══ Dataset records ══

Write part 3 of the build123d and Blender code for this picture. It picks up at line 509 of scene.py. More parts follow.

═══
══ Dataset records ══

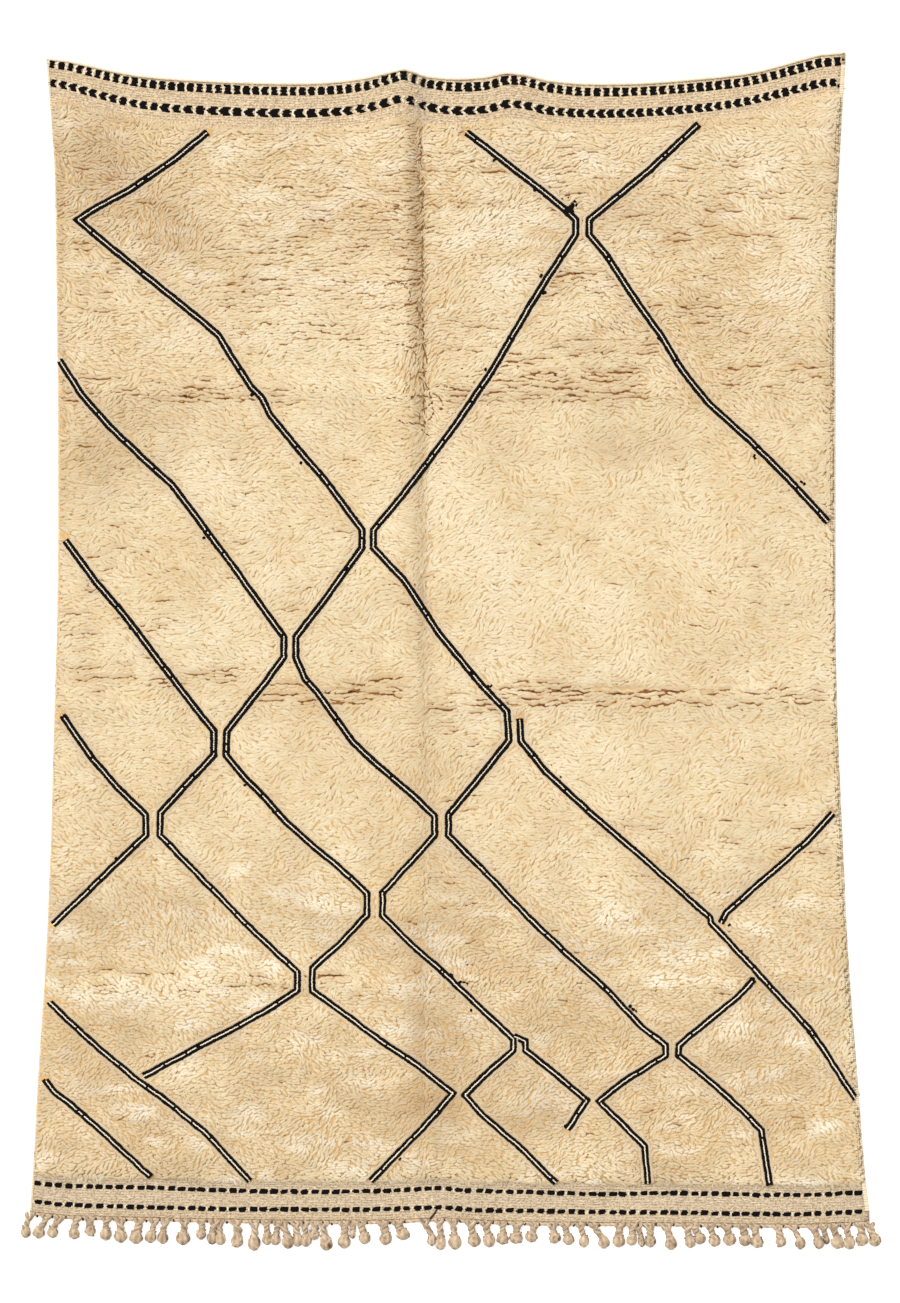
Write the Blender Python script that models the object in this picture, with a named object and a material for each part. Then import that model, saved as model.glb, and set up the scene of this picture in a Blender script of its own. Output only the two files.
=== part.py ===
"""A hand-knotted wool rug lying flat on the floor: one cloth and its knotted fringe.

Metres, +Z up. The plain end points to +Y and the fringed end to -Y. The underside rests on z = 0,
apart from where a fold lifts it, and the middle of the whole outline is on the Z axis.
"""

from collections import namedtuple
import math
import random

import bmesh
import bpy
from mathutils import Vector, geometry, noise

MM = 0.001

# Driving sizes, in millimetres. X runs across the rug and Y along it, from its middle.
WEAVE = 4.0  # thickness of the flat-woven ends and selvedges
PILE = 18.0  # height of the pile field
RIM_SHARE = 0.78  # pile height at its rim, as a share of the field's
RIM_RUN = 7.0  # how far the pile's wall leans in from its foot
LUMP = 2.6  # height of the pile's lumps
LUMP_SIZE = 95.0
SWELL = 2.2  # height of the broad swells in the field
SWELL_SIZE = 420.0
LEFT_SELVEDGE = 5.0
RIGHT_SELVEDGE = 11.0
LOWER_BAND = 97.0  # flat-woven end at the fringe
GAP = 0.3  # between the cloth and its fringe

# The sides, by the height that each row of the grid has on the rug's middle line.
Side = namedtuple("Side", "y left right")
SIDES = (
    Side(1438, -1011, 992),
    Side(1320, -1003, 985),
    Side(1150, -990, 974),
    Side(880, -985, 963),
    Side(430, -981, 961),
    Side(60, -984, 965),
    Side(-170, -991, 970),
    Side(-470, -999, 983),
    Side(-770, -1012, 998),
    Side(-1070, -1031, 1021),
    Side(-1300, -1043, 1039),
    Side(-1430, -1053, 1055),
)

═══

**Work to do**
Only the lines from the line with "Write the Blender" to the line with "its knotted fringe.", inclusive, are to be printed, exactly as they appear.

**Task solution**
Write the Blender Python script that models the object in this picture, with a named object and a material for each part. Then import that model, saved as model.glb, and set up the scene of this picture in a Blender script of its own. Output only the two files.
=== part.py ===
"""A hand-knotted wool rug lying flat on the floor: one cloth and its knotted fringe.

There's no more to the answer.